Each line below should be quoted exactly, please.

◇ ◇ ◇ ◇ ◇ ◇ ◇

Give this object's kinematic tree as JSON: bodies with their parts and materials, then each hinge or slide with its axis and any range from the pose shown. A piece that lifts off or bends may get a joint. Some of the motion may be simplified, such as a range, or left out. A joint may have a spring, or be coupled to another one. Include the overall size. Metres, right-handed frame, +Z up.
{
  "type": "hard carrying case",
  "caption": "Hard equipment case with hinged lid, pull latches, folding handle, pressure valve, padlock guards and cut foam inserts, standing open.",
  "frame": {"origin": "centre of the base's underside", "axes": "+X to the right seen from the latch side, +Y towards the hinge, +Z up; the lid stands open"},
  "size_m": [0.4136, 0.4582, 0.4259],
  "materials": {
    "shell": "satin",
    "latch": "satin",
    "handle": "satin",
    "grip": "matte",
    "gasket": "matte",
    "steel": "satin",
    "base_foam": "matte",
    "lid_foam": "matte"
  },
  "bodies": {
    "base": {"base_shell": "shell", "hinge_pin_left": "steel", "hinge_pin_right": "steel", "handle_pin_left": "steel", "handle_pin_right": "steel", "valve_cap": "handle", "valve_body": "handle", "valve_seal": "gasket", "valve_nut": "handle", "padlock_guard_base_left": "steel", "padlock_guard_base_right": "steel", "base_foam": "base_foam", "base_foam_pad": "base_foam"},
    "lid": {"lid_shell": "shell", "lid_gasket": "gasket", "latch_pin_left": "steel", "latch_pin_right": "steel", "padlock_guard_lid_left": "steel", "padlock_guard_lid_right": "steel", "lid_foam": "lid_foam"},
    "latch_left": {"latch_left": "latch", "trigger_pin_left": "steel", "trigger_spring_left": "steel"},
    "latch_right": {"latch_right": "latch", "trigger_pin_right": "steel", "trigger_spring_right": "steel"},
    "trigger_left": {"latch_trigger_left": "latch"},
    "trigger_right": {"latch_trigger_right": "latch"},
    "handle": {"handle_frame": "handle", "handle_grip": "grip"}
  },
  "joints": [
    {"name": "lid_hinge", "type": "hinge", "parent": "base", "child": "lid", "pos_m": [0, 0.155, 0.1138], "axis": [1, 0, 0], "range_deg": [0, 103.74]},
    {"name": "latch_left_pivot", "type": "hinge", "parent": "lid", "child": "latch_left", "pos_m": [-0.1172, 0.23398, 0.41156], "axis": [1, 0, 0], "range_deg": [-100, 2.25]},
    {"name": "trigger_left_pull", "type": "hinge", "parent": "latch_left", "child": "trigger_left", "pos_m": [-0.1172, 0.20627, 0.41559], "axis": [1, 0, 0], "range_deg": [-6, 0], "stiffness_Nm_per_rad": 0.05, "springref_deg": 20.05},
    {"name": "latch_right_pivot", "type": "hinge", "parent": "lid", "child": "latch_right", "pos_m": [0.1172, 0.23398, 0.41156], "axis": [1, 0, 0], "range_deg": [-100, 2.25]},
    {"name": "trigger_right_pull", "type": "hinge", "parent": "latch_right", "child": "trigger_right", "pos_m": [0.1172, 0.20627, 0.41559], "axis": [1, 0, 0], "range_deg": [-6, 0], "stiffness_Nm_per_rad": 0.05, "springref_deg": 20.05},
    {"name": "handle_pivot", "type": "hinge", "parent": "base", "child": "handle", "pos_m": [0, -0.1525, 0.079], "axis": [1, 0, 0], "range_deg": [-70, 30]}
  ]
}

◇ ◇ ◇ ◇ ◇ ◇ ◇

## The output
Give this object's kinematic tree as JSON: bodies with their parts and materials, then each hinge or slide with its axis and any range from the pose shown. A piece that lifts off or bends may get a joint. Some of the motion may be simplified, such as a range, or left out. A joint may have a spring, or be coupled to another one. Include the overall size. Metres, right-handed frame, +Z up.
{
  "type": "hard carrying case",
  "caption": "Hard equipment case with hinged lid, pull latches, folding handle, pressure valve, padlock guards and cut foam inserts, standing open.",
  "frame": {"origin": "centre of the base's underside", "axes": "+X to the right seen from the latch side, +Y towards the hinge, +Z up; the lid stands open"},
  "size_m": [0.4136, 0.4582, 0.4259],
  "materials": {
    "shell": "satin",
    "latch": "satin",
    "handle": "satin",
    "grip": "matte",
    "gasket": "matte",
    "steel": "satin",
    "base_foam": "matte",
    "lid_foam": "matte"
  },
  "bodies": {
    "base": {"base_shell": "shell", "hinge_pin_left": "steel", "hinge_pin_right": "steel", "handle_pin_left": "steel", "handle_pin_right": "steel", "valve_cap": "handle", "valve_body": "handle", "valve_seal": "gasket", "valve_nut": "handle", "padlock_guard_base_left": "steel", "padlock_guard_base_right": "steel", "base_foam": "base_foam", "base_foam_pad": "base_foam"},
    "lid": {"lid_shell": "shell", "lid_gasket": "gasket", "latch_pin_left": "steel", "latch_pin_right": "steel", "padlock_guard_lid_left": "steel", "padlock_guard_lid_right": "steel", "lid_foam": "lid_foam"},
    "latch_left": {"latch_left": "latch", "trigger_pin_left": "steel", "trigger_spring_left": "steel"},
    "latch_right": {"latch_right": "latch", "trigger_pin_right": "steel", "trigger_spring_right": "steel"},
    "trigger_left": {"latch_trigger_left": "latch"},
    "trigger_right": {"latch_trigger_right": "latch"},
    "handle": {"handle_frame": "handle", "handle_grip": "grip"}
  },
  "joints": [
    {"name": "lid_hinge", "type": "hinge", "parent": "base", "child": "lid", "pos_m": [0, 0.155, 0.1138], "axis": [1, 0, 0], "range_deg": [0, 103.74]},
    {"name": "latch_left_pivot", "type": "hinge", "parent": "lid", "child": "latch_left", "pos_m": [-0.1172, 0.23398, 0.41156], "axis": [1, 0, 0], "range_deg": [-100, 2.25]},
    {"name": "trigger_left_pull", "type": "hinge", "parent": "latch_left", "child": "trigger_left", "pos_m": [-0.1172, 0.20627, 0.41559], "axis": [1, 0, 0], "range_deg": [-6, 0], "stiffness_Nm_per_rad": 0.05, "springref_deg": 20.05},
    {"name": "latch_right_pivot", "type": "hinge", "parent": "lid", "child": "latch_right", "pos_m": [0.1172, 0.23398, 0.41156], "axis": [1, 0, 0], "range_deg": [-100, 2.25]},
    {"name": "trigger_right_pull", "type": "hinge", "parent": "latch_right", "child": "trigger_right", "pos_m": [0.1172, 0.20627, 0.41559], "axis": [1, 0, 0], "range_deg": [-6, 0], "stiffness_Nm_per_rad": 0.05, "springref_deg": 20.05},
    {"name": "handle_pivot", "type": "hinge", "parent": "base", "child": "handle", "pos_m": [0, -0.1525, 0.079], "axis": [1, 0, 0], "range_deg": [-70, 30]}
  ]
}